Conduct some preliminary research on the questions or challenges that you provided in sections three and four.

Have other scholars reflected on these issues? Are there publications that address these problems? Has research been conducted on how to overcome these challenges or at least acknowledge them productively?

An interesting and recent book-length publication discussing intersecitons of identity, representativeness, and media in Europe is We Europeans? Media, Representations, Identities (2008) edited by William Uricchio, Ib Bondebjerg, and Peter Golding. Two essays in this anthology are of particular interest for discussions about representativeness the current European media landscape (see below).

Alexei Simonov, who is director of the Glasnost Defense Foundation (a non-profit organization working to defend journalists and the freedom of expression in Russia), has written an article based on research on censorship and the state of press freedom in today’s Russia that might be helpful for a better understanding of the the media landscape in both Russia and post-Soviet states in Europe.

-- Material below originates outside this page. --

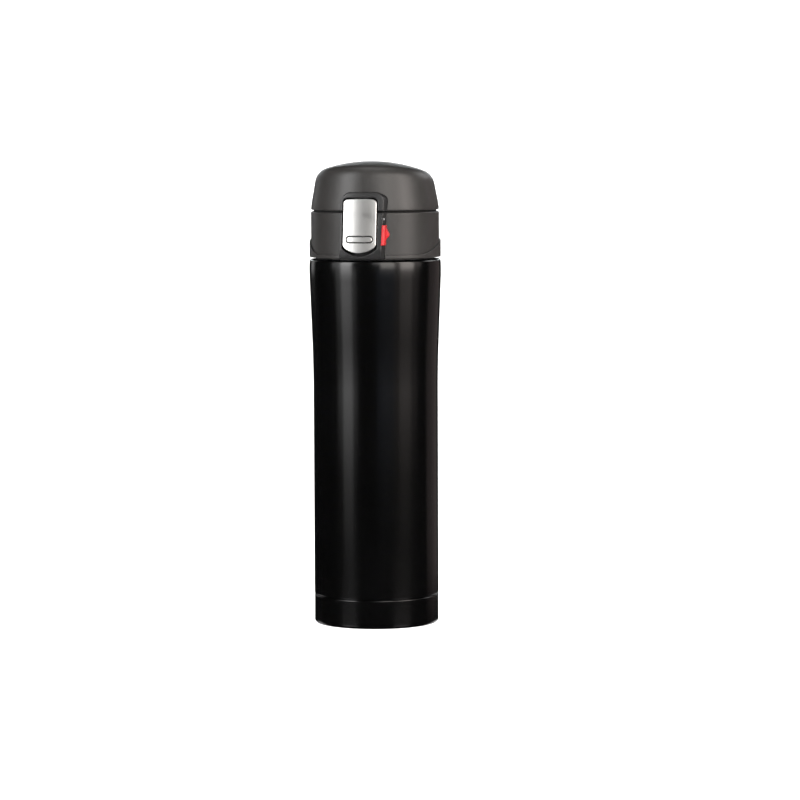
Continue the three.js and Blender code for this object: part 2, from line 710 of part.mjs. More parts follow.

  • Robins, Kevin. “Media and Cultural Diversity in Europe.” We Europeans? Media, Representations, Identities. Edited by William Uricchio, Ib Bondebjerg, and Peter Golding. Intellect,ja 2008, pp. 109-122.

  • Simonov, Alexei, and Marjorie Farquharson. “Media as Mouthpiece.” Index on Censorship, vol. 34, no. 4, 2005, pp. 78-82. doi:

  • Uricchio, William. “We Europeans? Media, Representations Identities.” We Europeans? Media, Representations, Identities. Edited by William Uricchio, Ib Bondebjerg, and Peter Golding. Intellect, 2008, pp 11-22.